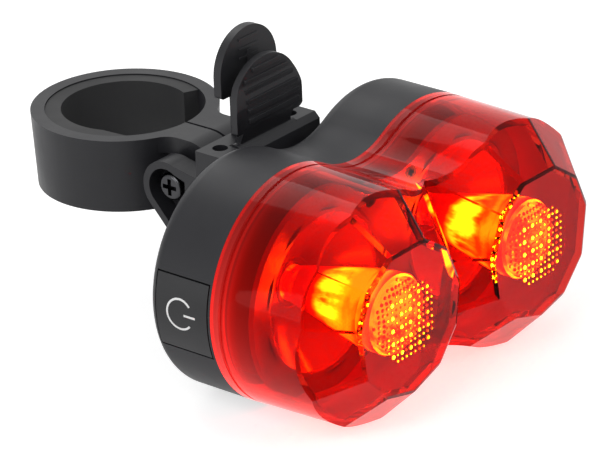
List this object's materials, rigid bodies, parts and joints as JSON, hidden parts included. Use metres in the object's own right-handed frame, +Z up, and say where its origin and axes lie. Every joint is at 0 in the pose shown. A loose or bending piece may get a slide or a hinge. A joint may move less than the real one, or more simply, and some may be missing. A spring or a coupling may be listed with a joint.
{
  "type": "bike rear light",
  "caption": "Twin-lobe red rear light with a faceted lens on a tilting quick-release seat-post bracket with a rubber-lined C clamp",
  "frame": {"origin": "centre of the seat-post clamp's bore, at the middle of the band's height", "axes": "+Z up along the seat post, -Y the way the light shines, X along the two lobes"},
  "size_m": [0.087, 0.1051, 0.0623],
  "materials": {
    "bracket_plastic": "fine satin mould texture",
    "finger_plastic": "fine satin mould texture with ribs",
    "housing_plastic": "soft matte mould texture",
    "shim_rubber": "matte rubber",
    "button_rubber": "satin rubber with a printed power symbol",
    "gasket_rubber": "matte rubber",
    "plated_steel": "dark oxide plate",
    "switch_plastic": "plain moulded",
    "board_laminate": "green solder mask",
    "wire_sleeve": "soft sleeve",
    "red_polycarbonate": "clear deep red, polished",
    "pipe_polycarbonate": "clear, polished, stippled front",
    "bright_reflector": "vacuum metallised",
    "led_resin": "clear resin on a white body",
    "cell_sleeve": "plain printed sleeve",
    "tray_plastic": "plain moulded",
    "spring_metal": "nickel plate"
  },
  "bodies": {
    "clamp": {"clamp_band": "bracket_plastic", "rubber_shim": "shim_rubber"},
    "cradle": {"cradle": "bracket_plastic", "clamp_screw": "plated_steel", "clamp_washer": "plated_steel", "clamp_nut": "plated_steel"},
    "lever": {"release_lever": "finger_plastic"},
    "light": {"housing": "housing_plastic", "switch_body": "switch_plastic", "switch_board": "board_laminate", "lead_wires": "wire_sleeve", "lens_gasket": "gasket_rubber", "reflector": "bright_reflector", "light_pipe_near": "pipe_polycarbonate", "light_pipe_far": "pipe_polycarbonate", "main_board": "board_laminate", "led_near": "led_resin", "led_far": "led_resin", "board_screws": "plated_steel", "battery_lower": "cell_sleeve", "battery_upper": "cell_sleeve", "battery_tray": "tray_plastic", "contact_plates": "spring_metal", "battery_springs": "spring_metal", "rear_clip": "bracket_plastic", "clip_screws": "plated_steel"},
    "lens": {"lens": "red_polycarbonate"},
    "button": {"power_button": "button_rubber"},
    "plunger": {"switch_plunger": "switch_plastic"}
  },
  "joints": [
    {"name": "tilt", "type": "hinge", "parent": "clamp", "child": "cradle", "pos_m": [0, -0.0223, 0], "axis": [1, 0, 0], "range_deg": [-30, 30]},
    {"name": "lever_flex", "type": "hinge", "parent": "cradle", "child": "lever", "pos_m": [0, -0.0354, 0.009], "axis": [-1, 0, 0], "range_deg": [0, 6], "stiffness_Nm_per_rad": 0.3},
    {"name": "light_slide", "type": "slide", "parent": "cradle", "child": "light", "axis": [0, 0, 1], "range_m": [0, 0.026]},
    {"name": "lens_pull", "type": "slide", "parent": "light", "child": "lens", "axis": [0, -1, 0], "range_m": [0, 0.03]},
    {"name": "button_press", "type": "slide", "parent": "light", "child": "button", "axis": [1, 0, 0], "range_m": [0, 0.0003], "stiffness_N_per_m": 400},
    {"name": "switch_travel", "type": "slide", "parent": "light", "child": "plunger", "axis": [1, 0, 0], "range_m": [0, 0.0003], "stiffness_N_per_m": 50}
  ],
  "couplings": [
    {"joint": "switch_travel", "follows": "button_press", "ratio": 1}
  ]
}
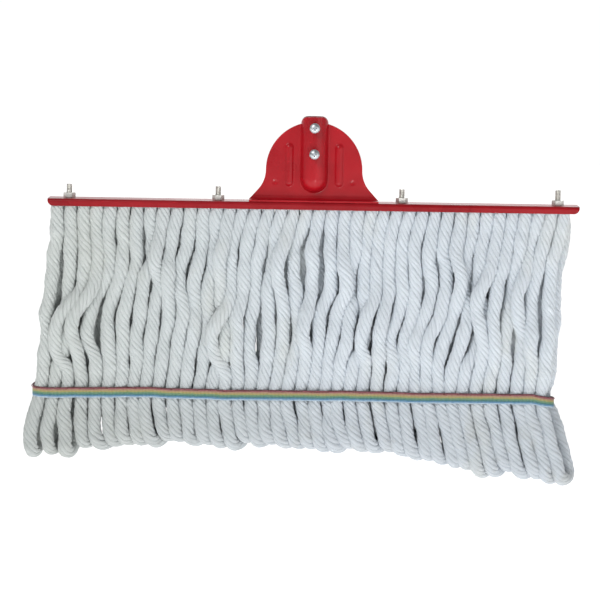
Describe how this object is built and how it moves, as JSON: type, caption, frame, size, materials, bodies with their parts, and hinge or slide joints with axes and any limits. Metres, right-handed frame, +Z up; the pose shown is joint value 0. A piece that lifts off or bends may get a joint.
────────
**Exercise:**
Copy the material above verbatim.

**Answer to this exercise:**
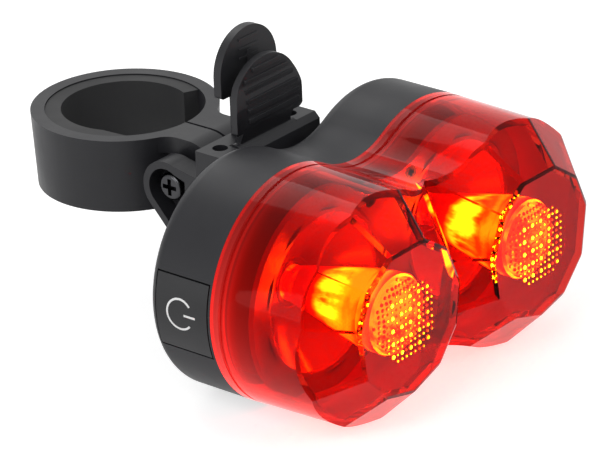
List this object's materials, rigid bodies, parts and joints as JSON, hidden parts included. Use metres in the object's own right-handed frame, +Z up, and say where its origin and axes lie. Every joint is at 0 in the pose shown. A loose or bending piece may get a slide or a hinge. A joint may move less than the real one, or more simply, and some may be missing. A spring or a coupling may be listed with a joint.
{
  "type": "bike rear light",
  "caption": "Twin-lobe red rear light with a faceted lens on a tilting quick-release seat-post bracket with a rubber-lined C clamp",
  "frame": {"origin": "centre of the seat-post clamp's bore, at the middle of the band's height", "axes": "+Z up along the seat post, -Y the way the light shines, X along the two lobes"},
  "size_m": [0.087, 0.1051, 0.0623],
  "materials": {
    "bracket_plastic": "fine satin mould texture",
    "finger_plastic": "fine satin mould texture with ribs",
    "housing_plastic": "soft matte mould texture",
    "shim_rubber": "matte rubber",
    "button_rubber": "satin rubber with a printed power symbol",
    "gasket_rubber": "matte rubber",
    "plated_steel": "dark oxide plate",
    "switch_plastic": "plain moulded",
    "board_laminate": "green solder mask",
    "wire_sleeve": "soft sleeve",
    "red_polycarbonate": "clear deep red, polished",
    "pipe_polycarbonate": "clear, polished, stippled front",
    "bright_reflector": "vacuum metallised",
    "led_resin": "clear resin on a white body",
    "cell_sleeve": "plain printed sleeve",
    "tray_plastic": "plain moulded",
    "spring_metal": "nickel plate"
  },
  "bodies": {
    "clamp": {"clamp_band": "bracket_plastic", "rubber_shim": "shim_rubber"},
    "cradle": {"cradle": "bracket_plastic", "clamp_screw": "plated_steel", "clamp_washer": "plated_steel", "clamp_nut": "plated_steel"},
    "lever": {"release_lever": "finger_plastic"},
    "light": {"housing": "housing_plastic", "switch_body": "switch_plastic", "switch_board": "board_laminate", "lead_wires": "wire_sleeve", "lens_gasket": "gasket_rubber", "reflector": "bright_reflector", "light_pipe_near": "pipe_polycarbonate", "light_pipe_far": "pipe_polycarbonate", "main_board": "board_laminate", "led_near": "led_resin", "led_far": "led_resin", "board_screws": "plated_steel", "battery_lower": "cell_sleeve", "battery_upper": "cell_sleeve", "battery_tray": "tray_plastic", "contact_plates": "spring_metal", "battery_springs": "spring_metal", "rear_clip": "bracket_plastic", "clip_screws": "plated_steel"},
    "lens": {"lens": "red_polycarbonate"},
    "button": {"power_button": "button_rubber"},
    "plunger": {"switch_plunger": "switch_plastic"}
  },
  "joints": [
    {"name": "tilt", "type": "hinge", "parent": "clamp", "child": "cradle", "pos_m": [0, -0.0223, 0], "axis": [1, 0, 0], "range_deg": [-30, 30]},
    {"name": "lever_flex", "type": "hinge", "parent": "cradle", "child": "lever", "pos_m": [0, -0.0354, 0.009], "axis": [-1, 0, 0], "range_deg": [0, 6], "stiffness_Nm_per_rad": 0.3},
    {"name": "light_slide", "type": "slide", "parent": "cradle", "child": "light", "axis": [0, 0, 1], "range_m": [0, 0.026]},
    {"name": "lens_pull", "type": "slide", "parent": "light", "child": "lens", "axis": [0, -1, 0], "range_m": [0, 0.03]},
    {"name": "button_press", "type": "slide", "parent": "light", "child": "button", "axis": [1, 0, 0], "range_m": [0, 0.0003], "stiffness_N_per_m": 400},
    {"name": "switch_travel", "type": "slide", "parent": "light", "child": "plunger", "axis": [1, 0, 0], "range_m": [0, 0.0003], "stiffness_N_per_m": 50}
  ],
  "couplings": [
    {"joint": "switch_travel", "follows": "button_press", "ratio": 1}
  ]
}
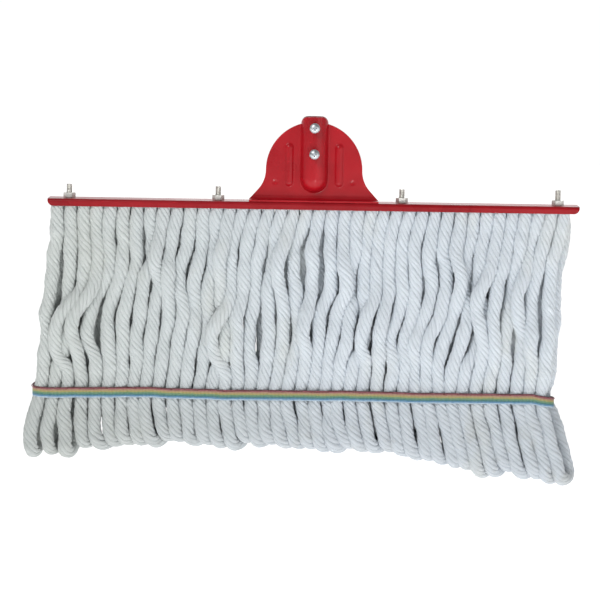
Describe how this object is built and how it moves, as JSON: type, caption, frame, size, materials, bodies with their parts, and hinge or slide joints with axes and any limits. Metres, right-handed frame, +Z up; the pose shown is joint value 0. A piece that lifts off or bends may get a joint.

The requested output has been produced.